Task to complete — Copy out each line of the data that holds the word "FreeCAD".

++++++++++++++++++++

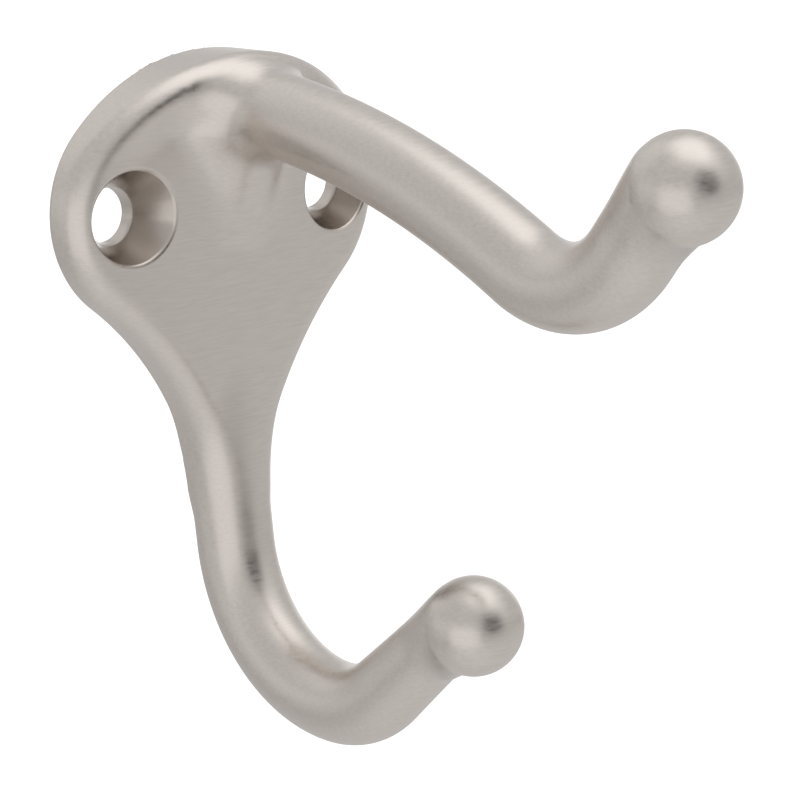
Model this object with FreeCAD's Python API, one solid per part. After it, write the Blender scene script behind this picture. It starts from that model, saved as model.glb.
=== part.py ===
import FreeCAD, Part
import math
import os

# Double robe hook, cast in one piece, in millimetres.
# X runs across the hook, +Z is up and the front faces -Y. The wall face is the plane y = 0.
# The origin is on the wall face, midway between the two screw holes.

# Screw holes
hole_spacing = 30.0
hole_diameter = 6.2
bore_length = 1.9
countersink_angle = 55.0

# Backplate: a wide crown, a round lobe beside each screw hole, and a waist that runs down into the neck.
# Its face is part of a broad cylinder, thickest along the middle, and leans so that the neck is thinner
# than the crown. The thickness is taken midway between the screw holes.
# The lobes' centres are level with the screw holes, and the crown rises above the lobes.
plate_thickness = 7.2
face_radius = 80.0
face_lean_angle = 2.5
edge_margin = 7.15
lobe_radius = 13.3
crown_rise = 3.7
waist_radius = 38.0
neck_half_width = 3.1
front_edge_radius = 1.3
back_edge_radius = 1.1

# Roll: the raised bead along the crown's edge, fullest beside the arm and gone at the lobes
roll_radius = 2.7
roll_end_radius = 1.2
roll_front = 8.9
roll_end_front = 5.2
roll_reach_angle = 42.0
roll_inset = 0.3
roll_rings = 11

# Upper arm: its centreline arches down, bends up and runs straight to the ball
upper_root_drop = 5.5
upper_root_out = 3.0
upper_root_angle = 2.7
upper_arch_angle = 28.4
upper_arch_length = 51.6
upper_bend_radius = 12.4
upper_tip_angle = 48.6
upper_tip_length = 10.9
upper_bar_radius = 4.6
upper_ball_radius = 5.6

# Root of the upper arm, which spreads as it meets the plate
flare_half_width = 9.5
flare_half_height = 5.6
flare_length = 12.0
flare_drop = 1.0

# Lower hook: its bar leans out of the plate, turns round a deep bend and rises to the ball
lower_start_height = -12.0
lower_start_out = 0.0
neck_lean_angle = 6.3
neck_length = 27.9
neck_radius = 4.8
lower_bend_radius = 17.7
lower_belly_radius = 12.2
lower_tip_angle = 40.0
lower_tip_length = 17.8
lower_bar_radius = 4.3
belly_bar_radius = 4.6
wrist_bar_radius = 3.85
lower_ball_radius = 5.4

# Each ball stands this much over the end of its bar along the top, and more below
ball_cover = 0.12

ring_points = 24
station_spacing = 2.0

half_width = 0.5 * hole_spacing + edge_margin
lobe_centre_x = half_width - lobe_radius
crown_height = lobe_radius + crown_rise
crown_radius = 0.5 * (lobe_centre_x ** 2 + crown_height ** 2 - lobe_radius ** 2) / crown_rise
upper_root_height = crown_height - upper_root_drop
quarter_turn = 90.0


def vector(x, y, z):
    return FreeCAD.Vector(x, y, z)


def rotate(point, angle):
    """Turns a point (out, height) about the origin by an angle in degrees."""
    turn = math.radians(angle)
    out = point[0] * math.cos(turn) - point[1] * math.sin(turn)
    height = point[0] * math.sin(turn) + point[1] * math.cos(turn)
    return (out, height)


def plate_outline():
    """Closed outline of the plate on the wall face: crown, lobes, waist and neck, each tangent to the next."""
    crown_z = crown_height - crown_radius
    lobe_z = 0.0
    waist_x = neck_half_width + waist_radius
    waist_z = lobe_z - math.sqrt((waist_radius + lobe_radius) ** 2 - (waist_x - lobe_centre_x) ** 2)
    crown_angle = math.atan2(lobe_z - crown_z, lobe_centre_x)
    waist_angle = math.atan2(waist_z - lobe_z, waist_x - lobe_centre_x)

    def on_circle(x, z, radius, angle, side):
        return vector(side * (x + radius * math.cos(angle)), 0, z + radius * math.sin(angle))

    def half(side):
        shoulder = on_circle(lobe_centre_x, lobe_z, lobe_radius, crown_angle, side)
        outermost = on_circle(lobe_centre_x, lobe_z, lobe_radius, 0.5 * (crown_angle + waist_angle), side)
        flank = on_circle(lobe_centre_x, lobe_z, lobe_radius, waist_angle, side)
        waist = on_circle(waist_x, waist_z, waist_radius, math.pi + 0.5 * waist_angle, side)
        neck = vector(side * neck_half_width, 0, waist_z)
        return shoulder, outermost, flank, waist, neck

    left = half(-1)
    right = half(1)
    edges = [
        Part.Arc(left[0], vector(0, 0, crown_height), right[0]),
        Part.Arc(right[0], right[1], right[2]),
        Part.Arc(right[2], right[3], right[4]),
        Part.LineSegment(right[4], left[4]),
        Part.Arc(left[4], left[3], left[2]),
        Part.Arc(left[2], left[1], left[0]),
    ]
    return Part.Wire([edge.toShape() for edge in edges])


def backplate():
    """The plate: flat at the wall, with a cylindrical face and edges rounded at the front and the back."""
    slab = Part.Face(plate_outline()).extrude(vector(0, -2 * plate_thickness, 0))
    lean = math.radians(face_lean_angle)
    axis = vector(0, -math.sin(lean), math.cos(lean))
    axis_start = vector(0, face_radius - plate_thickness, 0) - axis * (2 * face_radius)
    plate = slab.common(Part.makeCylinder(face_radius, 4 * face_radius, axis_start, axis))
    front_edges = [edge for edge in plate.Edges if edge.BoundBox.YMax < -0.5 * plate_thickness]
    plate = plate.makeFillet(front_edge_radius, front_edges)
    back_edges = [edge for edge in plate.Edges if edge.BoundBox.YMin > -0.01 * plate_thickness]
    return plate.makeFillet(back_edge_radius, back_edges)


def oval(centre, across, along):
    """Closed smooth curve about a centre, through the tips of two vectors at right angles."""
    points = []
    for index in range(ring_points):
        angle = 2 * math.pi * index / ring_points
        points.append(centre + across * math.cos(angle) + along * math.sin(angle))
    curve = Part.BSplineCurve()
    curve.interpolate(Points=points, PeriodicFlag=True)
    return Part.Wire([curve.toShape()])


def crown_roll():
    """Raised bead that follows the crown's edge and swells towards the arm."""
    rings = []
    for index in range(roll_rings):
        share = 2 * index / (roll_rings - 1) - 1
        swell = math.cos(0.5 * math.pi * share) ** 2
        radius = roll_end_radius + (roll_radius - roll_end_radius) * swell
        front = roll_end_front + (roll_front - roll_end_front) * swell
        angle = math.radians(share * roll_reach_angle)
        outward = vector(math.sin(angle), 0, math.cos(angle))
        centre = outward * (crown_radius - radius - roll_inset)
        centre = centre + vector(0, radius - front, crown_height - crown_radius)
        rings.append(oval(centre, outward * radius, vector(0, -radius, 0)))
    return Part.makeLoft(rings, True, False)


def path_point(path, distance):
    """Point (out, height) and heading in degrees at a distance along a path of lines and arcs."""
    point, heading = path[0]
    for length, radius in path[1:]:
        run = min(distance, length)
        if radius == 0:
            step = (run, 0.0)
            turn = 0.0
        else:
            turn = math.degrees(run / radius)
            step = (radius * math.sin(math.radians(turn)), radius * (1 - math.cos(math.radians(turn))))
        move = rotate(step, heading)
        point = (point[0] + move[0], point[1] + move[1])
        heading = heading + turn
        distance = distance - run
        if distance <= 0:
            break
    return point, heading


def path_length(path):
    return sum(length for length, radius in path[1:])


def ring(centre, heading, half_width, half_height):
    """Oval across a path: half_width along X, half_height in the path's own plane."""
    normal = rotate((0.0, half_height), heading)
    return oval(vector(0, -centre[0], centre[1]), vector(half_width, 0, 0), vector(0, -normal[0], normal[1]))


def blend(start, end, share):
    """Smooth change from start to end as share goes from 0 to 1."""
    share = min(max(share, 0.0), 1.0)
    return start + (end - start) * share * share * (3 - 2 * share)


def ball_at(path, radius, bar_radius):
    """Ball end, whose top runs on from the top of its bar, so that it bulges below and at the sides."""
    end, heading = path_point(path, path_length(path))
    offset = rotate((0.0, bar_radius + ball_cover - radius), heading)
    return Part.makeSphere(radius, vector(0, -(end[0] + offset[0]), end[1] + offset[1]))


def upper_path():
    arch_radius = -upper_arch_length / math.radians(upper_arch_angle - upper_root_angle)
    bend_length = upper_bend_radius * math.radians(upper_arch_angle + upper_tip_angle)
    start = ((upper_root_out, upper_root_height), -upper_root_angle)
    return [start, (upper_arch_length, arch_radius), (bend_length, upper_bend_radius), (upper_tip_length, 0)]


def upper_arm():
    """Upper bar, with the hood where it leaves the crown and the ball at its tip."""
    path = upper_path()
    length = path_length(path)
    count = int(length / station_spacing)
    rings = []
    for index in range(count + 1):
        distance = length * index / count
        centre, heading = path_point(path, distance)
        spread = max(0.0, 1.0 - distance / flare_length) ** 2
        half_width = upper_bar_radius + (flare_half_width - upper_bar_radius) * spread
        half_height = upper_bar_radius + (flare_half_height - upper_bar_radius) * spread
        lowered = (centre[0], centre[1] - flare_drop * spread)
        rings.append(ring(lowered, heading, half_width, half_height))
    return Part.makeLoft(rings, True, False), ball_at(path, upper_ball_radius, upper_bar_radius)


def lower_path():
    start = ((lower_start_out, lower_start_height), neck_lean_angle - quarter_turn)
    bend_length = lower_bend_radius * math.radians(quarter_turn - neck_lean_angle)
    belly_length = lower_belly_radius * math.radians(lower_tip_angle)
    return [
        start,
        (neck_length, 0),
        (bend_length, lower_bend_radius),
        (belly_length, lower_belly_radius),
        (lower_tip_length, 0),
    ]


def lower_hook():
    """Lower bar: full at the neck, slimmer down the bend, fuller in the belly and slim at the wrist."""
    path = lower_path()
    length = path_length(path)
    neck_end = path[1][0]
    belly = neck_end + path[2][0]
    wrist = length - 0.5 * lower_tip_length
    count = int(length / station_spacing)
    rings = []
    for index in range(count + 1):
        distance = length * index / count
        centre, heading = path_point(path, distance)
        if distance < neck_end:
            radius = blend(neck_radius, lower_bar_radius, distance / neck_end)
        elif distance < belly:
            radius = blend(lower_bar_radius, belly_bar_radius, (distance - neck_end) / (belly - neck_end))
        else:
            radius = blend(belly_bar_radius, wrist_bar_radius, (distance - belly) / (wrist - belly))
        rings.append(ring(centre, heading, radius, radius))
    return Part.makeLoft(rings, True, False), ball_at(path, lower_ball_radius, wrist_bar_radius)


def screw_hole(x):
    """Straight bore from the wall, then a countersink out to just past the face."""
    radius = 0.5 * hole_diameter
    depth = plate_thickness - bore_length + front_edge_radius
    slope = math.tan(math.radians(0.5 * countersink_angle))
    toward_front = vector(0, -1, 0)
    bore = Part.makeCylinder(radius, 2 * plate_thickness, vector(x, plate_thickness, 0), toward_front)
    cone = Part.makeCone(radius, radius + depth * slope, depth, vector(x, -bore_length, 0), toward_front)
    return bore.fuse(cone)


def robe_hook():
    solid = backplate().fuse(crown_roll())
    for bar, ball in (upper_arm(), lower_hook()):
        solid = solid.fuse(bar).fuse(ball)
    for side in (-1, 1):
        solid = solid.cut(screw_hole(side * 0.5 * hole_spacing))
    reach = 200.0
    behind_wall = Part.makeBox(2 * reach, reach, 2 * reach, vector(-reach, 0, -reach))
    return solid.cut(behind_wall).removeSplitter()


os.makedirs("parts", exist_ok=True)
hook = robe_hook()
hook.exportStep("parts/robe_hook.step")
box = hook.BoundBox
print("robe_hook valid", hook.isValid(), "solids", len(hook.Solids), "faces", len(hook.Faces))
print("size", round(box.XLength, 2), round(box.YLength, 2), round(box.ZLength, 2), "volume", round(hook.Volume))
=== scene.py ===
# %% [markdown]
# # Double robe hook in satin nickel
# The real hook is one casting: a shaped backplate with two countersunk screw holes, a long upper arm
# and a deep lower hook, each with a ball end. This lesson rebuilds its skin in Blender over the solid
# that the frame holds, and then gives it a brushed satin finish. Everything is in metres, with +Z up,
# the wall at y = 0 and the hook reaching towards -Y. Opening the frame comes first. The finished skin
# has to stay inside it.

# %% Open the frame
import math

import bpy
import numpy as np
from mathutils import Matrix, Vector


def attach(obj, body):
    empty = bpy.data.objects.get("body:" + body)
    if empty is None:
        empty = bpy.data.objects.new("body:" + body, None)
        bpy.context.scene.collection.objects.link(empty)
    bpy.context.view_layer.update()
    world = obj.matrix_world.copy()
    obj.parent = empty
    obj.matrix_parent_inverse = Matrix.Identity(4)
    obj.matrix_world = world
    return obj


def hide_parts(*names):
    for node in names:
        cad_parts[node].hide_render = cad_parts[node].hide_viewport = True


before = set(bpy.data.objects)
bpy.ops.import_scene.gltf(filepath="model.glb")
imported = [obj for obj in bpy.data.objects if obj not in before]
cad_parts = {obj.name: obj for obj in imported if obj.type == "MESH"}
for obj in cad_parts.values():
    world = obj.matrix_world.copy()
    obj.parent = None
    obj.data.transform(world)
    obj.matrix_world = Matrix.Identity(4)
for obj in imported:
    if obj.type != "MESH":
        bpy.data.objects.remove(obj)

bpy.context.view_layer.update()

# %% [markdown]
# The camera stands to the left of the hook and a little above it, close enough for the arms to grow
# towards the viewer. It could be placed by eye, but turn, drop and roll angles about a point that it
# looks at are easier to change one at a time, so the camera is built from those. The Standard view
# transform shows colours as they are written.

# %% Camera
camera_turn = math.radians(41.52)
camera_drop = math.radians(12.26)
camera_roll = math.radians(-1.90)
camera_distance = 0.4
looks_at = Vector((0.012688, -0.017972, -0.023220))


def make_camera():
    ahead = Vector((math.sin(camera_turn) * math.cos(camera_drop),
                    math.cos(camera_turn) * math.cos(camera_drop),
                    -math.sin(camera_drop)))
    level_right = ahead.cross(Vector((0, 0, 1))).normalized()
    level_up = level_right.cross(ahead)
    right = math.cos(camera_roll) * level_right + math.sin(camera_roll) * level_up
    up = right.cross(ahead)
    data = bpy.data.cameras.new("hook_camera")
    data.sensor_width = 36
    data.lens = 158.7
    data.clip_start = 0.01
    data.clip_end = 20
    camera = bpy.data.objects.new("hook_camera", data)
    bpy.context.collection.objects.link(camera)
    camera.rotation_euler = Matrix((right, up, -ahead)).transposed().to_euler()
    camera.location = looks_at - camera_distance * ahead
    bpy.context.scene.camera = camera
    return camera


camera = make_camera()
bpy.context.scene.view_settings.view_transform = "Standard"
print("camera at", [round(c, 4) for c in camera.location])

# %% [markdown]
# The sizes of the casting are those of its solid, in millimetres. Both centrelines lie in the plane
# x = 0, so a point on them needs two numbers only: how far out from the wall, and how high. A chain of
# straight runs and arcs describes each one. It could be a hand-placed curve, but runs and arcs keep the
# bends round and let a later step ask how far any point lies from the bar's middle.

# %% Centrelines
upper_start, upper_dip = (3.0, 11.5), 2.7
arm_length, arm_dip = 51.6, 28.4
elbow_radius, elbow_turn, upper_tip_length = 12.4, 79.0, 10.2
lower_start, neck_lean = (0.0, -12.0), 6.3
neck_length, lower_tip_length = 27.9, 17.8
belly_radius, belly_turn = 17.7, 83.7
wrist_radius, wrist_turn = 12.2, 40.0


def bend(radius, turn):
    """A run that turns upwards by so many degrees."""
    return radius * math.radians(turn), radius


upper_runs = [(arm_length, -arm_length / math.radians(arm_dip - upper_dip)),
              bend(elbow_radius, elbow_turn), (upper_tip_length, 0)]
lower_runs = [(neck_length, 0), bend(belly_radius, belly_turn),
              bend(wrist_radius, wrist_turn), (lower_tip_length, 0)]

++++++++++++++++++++

Result of this exercise —
Model this object with FreeCAD's Python API, one solid per part. After it, write the Blender scene script behind this picture. It starts from that model, saved as model.glb.
import FreeCAD, Part
    return FreeCAD.Vector(x, y, z)